- Lundsford Corner, Arkansas Location of Lundsford Corner in Arkansas Lundsford Corner, Arkansas Lundsford Corner, Arkansas (the United States)
- Coordinates: 34°54′26″N 92°32′59″W﻿ / ﻿34.90722°N 92.54972°W
- Country: United States
- State: Arkansas
- County: Pulaski
- Elevation: 299 ft (91 m)
- Time zone: UTC-6 (Central (CST))
- • Summer (DST): UTC-5 (CDT)
- GNIS feature ID: 57099

= Lundsford Corner, Arkansas =

Lundsford Corner, also known as Lunsford Corner, is an unincorporated community in Pulaski County, Arkansas, United States near the north shore of Lake Maumelle on Arkansas Highway 300. At this point, Highway 300 runs south-southeast and makes a sharp turn to the east-northeast.

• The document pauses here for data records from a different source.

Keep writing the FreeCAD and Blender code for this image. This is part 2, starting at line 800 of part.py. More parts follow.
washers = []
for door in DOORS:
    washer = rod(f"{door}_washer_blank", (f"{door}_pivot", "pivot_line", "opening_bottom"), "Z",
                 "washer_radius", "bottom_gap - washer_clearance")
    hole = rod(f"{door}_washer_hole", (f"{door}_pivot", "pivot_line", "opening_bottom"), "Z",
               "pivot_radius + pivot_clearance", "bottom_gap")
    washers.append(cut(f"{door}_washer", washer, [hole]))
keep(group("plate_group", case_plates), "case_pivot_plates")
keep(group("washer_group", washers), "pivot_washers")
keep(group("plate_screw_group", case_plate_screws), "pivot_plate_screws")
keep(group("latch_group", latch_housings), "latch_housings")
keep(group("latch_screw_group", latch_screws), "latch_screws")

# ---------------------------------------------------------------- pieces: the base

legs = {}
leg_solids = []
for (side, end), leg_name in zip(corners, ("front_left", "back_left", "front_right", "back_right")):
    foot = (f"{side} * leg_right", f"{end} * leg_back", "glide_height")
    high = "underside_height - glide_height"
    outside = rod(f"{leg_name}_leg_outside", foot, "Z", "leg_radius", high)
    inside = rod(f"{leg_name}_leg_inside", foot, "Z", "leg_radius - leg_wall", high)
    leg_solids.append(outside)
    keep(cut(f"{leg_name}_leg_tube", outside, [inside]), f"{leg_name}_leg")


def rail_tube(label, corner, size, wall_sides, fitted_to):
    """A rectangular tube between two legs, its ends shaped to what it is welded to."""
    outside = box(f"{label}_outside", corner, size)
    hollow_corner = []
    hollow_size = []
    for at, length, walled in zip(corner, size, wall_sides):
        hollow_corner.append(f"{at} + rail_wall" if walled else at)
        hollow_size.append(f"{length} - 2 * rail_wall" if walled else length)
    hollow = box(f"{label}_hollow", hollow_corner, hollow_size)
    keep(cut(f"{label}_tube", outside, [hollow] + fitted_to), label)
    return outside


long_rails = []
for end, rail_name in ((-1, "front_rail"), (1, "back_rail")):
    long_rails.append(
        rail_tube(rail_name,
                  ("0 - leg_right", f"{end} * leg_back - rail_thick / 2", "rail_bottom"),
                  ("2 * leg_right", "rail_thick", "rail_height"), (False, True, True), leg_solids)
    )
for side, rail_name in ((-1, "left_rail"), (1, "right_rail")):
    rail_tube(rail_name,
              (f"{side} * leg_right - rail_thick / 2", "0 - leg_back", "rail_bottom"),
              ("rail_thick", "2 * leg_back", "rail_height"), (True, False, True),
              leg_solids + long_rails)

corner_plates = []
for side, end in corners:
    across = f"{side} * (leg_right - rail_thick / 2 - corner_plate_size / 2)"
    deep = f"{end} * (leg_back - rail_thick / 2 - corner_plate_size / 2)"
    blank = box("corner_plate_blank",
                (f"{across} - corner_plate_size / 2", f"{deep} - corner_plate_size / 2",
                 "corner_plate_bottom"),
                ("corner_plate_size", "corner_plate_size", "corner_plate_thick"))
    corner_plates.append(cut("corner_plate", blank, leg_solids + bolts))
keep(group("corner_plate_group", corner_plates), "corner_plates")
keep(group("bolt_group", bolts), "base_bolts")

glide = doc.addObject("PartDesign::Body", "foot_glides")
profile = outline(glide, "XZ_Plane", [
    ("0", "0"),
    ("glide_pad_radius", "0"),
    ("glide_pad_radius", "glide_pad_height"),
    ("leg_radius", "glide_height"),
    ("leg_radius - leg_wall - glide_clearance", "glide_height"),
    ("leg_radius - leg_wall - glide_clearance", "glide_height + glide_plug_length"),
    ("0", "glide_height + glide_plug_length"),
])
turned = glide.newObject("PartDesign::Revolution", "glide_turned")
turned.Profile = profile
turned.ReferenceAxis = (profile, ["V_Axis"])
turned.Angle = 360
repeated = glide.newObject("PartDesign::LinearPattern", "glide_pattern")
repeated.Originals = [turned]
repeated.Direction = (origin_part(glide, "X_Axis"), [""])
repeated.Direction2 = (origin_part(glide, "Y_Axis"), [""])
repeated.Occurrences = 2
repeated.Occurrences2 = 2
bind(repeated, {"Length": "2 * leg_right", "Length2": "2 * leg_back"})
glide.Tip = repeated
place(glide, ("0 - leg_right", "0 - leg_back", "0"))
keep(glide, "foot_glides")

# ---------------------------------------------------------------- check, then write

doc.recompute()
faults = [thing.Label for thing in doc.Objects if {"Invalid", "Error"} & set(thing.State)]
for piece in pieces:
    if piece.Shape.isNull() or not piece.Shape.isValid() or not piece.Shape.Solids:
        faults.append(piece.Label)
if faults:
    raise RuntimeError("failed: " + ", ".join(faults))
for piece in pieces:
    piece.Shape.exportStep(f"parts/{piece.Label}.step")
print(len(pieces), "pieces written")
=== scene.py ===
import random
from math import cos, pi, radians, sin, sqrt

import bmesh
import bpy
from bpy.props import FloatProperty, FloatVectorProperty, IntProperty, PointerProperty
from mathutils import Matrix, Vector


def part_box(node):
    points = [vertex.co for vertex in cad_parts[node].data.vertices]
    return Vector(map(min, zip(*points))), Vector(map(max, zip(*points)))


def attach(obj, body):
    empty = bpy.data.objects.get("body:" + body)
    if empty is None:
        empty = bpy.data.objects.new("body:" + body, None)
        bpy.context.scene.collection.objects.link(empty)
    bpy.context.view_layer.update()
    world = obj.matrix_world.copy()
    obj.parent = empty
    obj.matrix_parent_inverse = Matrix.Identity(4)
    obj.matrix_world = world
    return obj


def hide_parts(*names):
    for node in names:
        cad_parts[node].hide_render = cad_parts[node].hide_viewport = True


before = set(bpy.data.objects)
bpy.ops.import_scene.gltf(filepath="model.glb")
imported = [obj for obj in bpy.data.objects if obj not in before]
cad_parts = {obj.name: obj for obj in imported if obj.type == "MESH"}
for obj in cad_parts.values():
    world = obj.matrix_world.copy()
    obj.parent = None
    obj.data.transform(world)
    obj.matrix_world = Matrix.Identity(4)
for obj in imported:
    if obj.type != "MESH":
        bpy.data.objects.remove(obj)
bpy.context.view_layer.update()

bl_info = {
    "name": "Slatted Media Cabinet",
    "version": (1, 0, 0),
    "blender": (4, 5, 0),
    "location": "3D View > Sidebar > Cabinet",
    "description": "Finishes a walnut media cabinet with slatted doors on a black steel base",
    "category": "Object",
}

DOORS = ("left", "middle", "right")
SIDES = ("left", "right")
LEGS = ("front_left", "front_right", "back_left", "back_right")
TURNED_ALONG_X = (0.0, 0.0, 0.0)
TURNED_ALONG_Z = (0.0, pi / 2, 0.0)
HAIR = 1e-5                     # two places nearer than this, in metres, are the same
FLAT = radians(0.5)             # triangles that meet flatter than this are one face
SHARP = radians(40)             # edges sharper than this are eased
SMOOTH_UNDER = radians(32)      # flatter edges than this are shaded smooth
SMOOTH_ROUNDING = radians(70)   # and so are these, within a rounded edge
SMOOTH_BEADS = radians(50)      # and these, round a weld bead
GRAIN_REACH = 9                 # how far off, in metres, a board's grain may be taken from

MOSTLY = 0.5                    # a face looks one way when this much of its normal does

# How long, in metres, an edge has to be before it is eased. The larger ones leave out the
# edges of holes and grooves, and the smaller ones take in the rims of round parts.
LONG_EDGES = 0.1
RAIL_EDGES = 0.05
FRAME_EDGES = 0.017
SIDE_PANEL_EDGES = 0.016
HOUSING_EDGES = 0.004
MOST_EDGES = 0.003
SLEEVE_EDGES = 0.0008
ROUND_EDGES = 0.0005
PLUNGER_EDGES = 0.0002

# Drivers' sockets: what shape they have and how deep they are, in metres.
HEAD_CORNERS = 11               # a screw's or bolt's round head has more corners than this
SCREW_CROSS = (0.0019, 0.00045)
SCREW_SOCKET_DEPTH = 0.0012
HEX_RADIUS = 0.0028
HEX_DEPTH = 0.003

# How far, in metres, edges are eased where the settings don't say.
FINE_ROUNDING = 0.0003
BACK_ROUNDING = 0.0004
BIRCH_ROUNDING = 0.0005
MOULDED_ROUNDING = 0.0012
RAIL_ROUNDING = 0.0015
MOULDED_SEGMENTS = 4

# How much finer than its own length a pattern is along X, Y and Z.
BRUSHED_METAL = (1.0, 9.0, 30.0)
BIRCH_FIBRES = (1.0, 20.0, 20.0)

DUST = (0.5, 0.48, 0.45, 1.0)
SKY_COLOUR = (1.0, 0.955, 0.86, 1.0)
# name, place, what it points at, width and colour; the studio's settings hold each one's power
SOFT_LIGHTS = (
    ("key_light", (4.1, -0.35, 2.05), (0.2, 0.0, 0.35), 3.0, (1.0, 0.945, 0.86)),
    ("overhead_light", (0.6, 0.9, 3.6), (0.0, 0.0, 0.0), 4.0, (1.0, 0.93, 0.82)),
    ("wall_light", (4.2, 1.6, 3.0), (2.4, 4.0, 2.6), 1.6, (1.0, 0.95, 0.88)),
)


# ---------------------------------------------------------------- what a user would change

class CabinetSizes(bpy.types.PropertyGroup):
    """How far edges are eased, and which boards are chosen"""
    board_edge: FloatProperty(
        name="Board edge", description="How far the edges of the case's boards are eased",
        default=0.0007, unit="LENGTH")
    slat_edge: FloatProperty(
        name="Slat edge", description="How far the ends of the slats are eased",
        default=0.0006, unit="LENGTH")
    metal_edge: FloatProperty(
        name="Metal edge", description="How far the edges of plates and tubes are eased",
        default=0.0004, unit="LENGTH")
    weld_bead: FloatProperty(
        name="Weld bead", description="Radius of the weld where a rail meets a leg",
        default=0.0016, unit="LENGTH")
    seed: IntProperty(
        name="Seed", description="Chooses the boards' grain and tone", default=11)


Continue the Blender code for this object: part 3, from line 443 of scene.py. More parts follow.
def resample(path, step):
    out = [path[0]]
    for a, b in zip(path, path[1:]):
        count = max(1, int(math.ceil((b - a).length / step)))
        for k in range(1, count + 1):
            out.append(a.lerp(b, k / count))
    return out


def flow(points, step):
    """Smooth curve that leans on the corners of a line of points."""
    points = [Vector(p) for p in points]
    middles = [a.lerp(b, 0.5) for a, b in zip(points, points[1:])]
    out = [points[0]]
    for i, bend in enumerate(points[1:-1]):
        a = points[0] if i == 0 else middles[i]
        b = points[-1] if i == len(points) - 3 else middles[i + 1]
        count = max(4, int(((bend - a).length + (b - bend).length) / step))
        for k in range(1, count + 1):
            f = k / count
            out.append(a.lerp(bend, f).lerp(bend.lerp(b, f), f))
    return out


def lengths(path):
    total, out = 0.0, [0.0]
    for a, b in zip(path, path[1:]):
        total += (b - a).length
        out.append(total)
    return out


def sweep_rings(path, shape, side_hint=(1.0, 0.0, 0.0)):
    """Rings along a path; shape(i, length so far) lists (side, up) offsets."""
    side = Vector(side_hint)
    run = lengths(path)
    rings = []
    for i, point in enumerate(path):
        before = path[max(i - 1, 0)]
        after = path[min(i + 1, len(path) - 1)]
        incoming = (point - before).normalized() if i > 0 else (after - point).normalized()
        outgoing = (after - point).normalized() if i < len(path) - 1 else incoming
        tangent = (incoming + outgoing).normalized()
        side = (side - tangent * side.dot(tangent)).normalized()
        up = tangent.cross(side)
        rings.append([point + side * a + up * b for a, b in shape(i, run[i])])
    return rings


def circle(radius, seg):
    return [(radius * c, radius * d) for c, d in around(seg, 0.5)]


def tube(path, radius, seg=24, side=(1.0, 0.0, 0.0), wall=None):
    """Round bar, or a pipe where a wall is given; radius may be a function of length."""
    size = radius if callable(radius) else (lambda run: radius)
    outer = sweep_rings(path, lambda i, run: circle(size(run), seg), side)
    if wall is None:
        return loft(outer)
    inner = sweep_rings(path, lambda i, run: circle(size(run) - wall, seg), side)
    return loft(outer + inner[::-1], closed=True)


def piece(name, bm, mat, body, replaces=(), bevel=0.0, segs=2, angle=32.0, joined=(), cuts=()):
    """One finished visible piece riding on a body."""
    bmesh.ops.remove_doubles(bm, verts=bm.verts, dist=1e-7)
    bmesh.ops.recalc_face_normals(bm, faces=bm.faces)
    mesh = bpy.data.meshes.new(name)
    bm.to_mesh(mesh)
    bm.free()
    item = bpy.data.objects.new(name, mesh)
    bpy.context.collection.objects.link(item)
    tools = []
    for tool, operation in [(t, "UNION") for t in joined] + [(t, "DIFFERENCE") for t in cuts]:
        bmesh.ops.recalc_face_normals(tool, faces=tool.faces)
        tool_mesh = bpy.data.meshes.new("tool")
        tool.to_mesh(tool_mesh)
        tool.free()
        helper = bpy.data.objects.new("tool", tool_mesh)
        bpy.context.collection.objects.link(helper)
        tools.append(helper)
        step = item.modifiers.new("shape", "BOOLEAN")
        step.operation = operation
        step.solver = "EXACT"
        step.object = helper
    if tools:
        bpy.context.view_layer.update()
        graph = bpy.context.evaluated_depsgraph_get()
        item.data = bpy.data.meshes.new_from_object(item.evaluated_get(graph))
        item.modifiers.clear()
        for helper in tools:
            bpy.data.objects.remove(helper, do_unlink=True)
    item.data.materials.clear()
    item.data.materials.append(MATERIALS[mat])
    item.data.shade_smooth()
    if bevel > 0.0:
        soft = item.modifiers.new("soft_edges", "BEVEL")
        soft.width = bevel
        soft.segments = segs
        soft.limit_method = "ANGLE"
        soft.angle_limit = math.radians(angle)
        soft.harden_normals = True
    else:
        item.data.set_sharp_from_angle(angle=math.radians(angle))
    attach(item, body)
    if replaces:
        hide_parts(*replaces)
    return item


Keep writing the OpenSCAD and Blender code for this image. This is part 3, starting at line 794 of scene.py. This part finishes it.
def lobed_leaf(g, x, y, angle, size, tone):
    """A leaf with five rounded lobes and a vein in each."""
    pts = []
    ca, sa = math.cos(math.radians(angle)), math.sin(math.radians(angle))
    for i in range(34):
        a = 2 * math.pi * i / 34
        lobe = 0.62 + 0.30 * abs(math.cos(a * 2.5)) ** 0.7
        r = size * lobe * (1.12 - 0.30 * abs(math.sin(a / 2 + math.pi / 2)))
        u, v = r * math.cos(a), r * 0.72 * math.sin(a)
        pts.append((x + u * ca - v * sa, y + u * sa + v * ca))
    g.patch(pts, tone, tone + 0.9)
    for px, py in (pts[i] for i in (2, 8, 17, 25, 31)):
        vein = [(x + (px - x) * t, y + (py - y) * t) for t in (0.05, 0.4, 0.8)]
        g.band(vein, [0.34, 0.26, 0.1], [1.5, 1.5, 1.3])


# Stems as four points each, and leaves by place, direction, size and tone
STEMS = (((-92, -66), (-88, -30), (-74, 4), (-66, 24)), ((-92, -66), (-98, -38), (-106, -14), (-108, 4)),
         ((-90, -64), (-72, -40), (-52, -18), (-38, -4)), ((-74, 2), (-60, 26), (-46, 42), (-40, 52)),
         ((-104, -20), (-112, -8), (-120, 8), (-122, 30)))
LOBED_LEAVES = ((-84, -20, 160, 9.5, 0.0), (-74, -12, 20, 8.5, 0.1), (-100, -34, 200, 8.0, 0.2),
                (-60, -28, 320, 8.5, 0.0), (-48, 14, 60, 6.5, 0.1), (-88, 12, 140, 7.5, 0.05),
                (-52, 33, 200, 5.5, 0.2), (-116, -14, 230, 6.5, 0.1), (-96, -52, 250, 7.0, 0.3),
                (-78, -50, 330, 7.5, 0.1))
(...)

The community itself lies approximately 0.5 miles east-northeast of the actual corner at the highway's intersection with Roland Cutoff Road. There are no signs along Highway 300 marking the community, though it occasionally appears on modern-day maps. The Ouachita National Recreation Trail crosses Highway 300 at Lundsford Corner before it heads south toward Pinnacle Mountain State Park. This portion of the trail is sometimes known as Lundsford Crossing and is frequently used as an entry point for hikers.